Understanding Moving Average (MA)

Moving average is a simple, technical analysis tool. Moving averages are usually calculated to identify the trend direction of a stock or to determine its support and resistance levels. It is a trend-followingor laggingindicator because it is based on past prices.

The longer the time period for the moving average, the greater the lag. So, a 200-day moving average will have a much greater degree of lag than a 20-day MA because it contains prices for the past 200 days. The 50-day and 200-day moving average figures for stocks are widely followed by investors and traders and are considered to be important trading signals.

Moving averages are a totally customizable indicator, which means that an investor can freely choose whatever time frame they want when calculating an average. The most common time periods used in moving averages are 15, 20, 30, 50, 100, and 200 days. The shorter the time span used to create the average, the more sensitive it will be to price changes. The longer the time span, the less sensitive the average will be.
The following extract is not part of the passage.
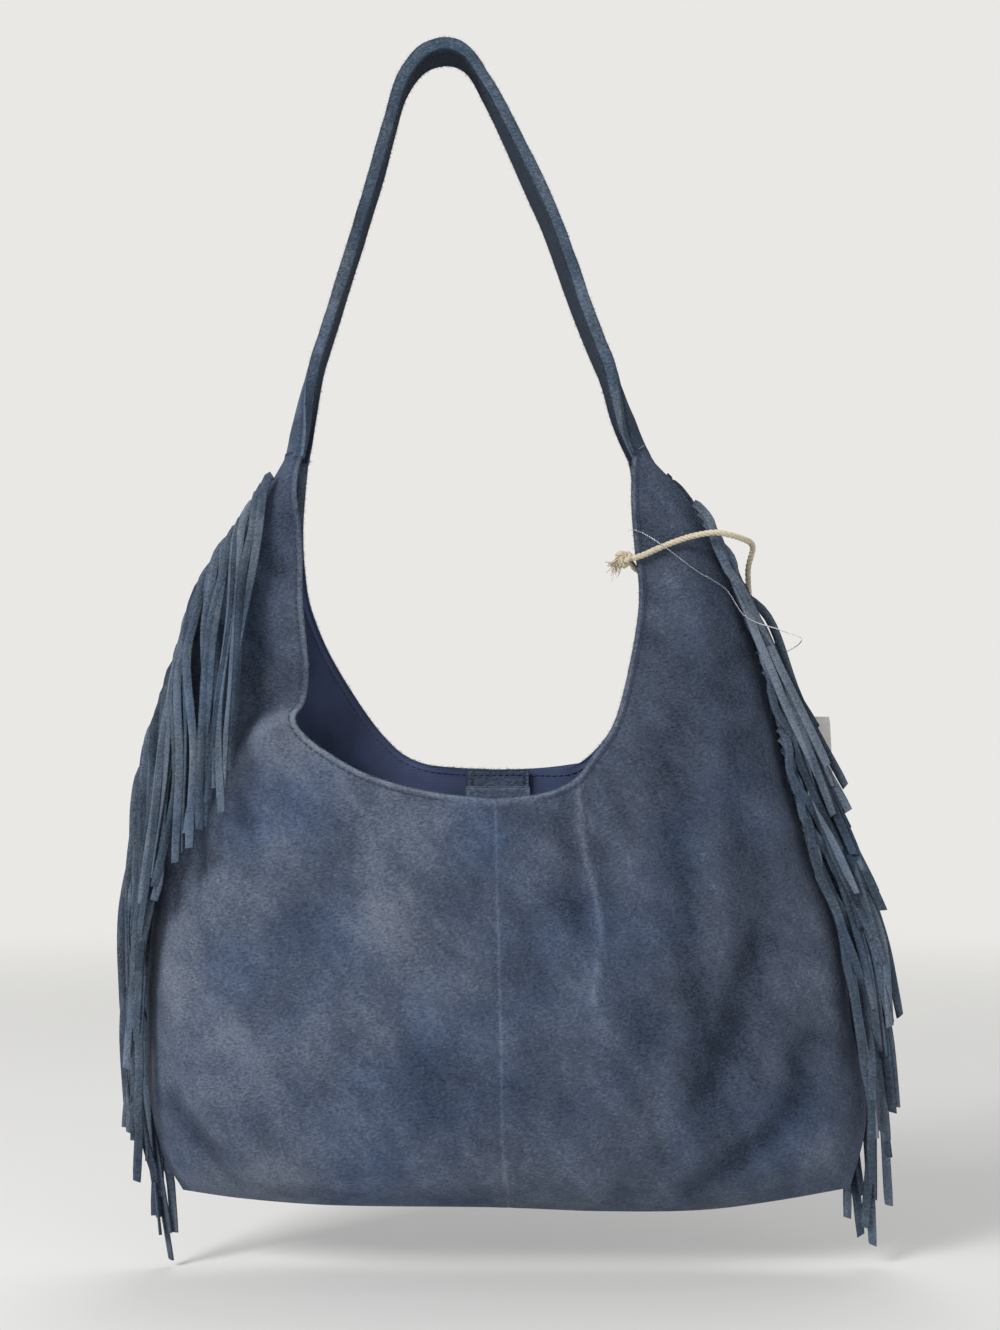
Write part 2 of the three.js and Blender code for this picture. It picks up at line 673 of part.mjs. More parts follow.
function tagTwine() {
  const { knot, points } = twineRoute();
  const loop = stringAlong(points, twineDiameter, 56);
  const knotted = new THREE.TorusKnotGeometry(twineDiameter * 0.9, twineDiameter * 0.45, 24, 6, 2, 3);
  knotted.rotateX(0.7).translate(knot.x - 1, knot.y, knot.z);
  return joined([loop, knotted]);
}

function threadRoute() {
  const room = threadDiameter / 2 + gap;
  const overTwine = room + twineDiameter + 0.9;
  return [
    beside(shoulderPoint(frontSide, 0, 41, 0), -2.5, 6, 0),
    beside(shoulderPoint(frontSide, 0, 41, 0), -2, -0.9, 0),
    shoulderPoint(frontSide, 0.06, 42, room + 0.4),
    shoulderPoint(frontSide, 0.3, 50, overTwine),
    shoulderPoint(frontSide, 0.62, 64, room + 1.4),
    shoulderPoint(frontSide, 0.85, 74, room + 7),
    beside(blackCardHole, -14, -38.5, 20),
    beside(blackCardHole, 8, -29, 13),
    beside(blackCardHole, 21, -16, 9),
    beside(blackCardHole, 14, -4, 3),
    beside(blackCardHole, 0, -2.4, 0.4),
    blackCardHole,
    beside(blackCardHole, -1, 2.6, 0.8),
    beside(blackCardHole, -10, 4, 10),
    shoulderPoint(backSide, 0.7, 78, room + 4),
    shoulderPoint(backSide, 0.35, 56, room + 2),
    beside(shoulderPoint(backSide, 0, 44, 0), -1.6, 0.8, 0),
    beside(shoulderPoint(backSide, 0, 42, 0), -5, -14, 0),
  ];
}

const tagThread = () => stringAlong(threadRoute(), threadDiameter, 52);

// A blank card with a round hole near its top edge, its middle plane upright
function tagCard({ width, height, hole }) {
  const shape = new THREE.Shape();
  const top = hole / 2 + 4;
  shape.moveTo(-width / 2, top).lineTo(-width / 2, top - height);
  shape.lineTo(width / 2, top - height).lineTo(width / 2, top).closePath();
  shape.holes.push(new THREE.Path().absarc(0, 0, hole / 2, 0, Math.PI * 2));
  const options = { depth: cardThickness, bevelEnabled: false, curveSegments: 8 };
  return new THREE.ExtrudeGeometry(shape, options).translate(0, 0, -cardThickness / 2).rotateX(Math.PI / 2);
}

function placeCard(mesh, hole, tilt, face) {
  mesh.position.copy(hole);
  mesh.rotation.set(face, tilt, 0, "YXZ");
}

const bag = new THREE.Group();

function add(name, geometry, colour, roughness, metalness = 0) {
  const material = new THREE.MeshStandardMaterial({ color: colour, roughness, metalness });
  const mesh = new THREE.Mesh(geometry, material);
  mesh.name = name;
  bag.add(mesh);
  return mesh;
}

const suedeBlue = 0x5b6f8c;
const liningBlue = 0x3b4877;
const faces = { [frontSide]: "front", [backSide]: "back" };
const sides = { [left]: "left", [right]: "right" };
for (const face of [frontSide, backSide]) {
  for (const side of [left, right]) {
    add(faces[face] + "_panel_" + sides[side], suedePanel(face, side), suedeBlue, 0.95);
  }
  add("lining_" + faces[face], lining(face), liningBlue, 0.7);
  add("snap_patch_" + faces[face], snapPatch(face), suedeBlue, 0.95);
}
add("strap", strap(), suedeBlue, 0.95);
for (const side of [left, right]) add("fringe_" + sides[side], fringe(side), suedeBlue, 0.95);
placeSnap(add("snap_stud", snapHalf(frontSide), 0xb9b4aa, 0.35, 1), frontSide);
placeSnap(add("snap_socket", snapHalf(backSide), 0xb9b4aa, 0.35, 1), backSide);
add("tag_twine", tagTwine(), 0xd8cbb0, 0.9);
add("tag_thread", tagThread(), 0xe6ecf2, 0.3);
placeCard(add("white_tag_card", tagCard(whiteCard), 0xe9e7e2, 0.6), whiteCardHole, -0.05, 0);
placeCard(add("black_tag_card", tagCard(blackCard), 0x16181c, 0.5), blackCardHole, -0.24, 0);

export default bag;
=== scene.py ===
import math

import bpy
import numpy as np
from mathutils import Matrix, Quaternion, Vector


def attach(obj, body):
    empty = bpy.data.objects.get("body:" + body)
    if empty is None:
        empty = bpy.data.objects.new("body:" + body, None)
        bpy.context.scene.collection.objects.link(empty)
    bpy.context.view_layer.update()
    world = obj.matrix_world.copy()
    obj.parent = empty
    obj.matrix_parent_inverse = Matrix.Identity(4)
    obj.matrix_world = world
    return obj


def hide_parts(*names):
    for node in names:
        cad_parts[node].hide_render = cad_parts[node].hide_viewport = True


# A soft suede shoulder bag with a comb-cut fringe, hanging by its strap.
# Shapes are worked out in millimetres and turned to metres when a mesh is made.
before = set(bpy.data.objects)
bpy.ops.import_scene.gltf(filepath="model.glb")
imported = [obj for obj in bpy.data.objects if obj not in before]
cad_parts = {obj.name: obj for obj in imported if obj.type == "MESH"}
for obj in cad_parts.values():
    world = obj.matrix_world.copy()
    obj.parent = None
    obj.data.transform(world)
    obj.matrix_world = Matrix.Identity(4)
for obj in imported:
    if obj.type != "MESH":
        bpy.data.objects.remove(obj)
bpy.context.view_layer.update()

front, back, left, right = -1, 1, -1, 1

bag = {
    "width": 405,
    "height": 420,
    "shift": 34,  # the bag's middle, right of the bearing point
    "strapDrop": 230,
    "scoopDepth": 190,
    "backRimRise": 16,
    "belly": {front: 42, back: 25},
    "round": {left: 110, right: 160},  # width over which each side swells out from its seam
    "roundBottom": 55,
    "fringeSeam": 1.0,  # half the space between the panels where the fringe strip is sewn in
    "plainSeam": 0.15,  # the same where there is no strip
    "suede": 1.4,
    "lining": 0.5,
    "liningEase": 0.9,
}
strapCut = {
    "width": 36,
    "thickness": 4.2,
    "curl": 2,
    "rollLength": 62,  # over which each end rolls up to half a tube
    "twist": {left: -3, right: 5},  # degrees, halfway up each leg
    "topTwist": -1,  # degrees more, nearer the top
    "topRoll": 6,  # degrees that the top turns on its bearing
}
halfWidth = bag["width"] / 2
tipZ = -bag["strapDrop"]
tipRadius = strapCut["width"] / math.pi


# Number and curve helpers


def mix(a, b, t):
    return a + (b - a) * t


def smoothstep(x, low, high):
    t = np.clip((x - low) / (high - low), 0, 1)
    return t * t * (3 - 2 * t)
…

Investors may choose different time periods of varying lengths to calculate moving averages based on their trading objectives. Shorter moving averages are typically used for short-term trading, while longer-term moving averages are more suited for long-term investors.

There is no correct time frame to use when setting up your moving averages. The best way to figure out which one works best for you is to experiment with a number of different time periods until you find one that fits your strategy.

Predicting trends in the stock market is no simple process. While it is impossible to predict the future movement of a specific stock, using technical analysis and research can help you make better predictions.

A rising moving average indicates that the security is in an uptrend, while a declining moving average indicates that it is in a downtrend. Similarly, upward momentum is confirmed with a bullish crossover, which occurs when a short-term moving average crosses above a longer-term moving average. Conversely, downward momentum is confirmed with a bearish crossover, which occurs when a short-term moving average crosses below a longer-term moving average.

While calculating moving averages are useful in their own right, the calculation can also form the basis for other technical analysis indicators, such as the moving average convergence divergence (MACD).

The moving average convergence divergence (MACD) is used by traders to monitor the relationship between two moving averages. It is generally calculated by subtracting a 26-day exponential moving average from a 12-day exponential moving average.

When the MACD is positive, the short-term average is located above the long-term average. This an indication of upward momentum. When the short-term average is below the long-term average, this is a sign that the momentum is downward. Many traders will also watch for a move above or below the zero line. A move above zero is a signal to buy, while a cross below zero is a signal to sell.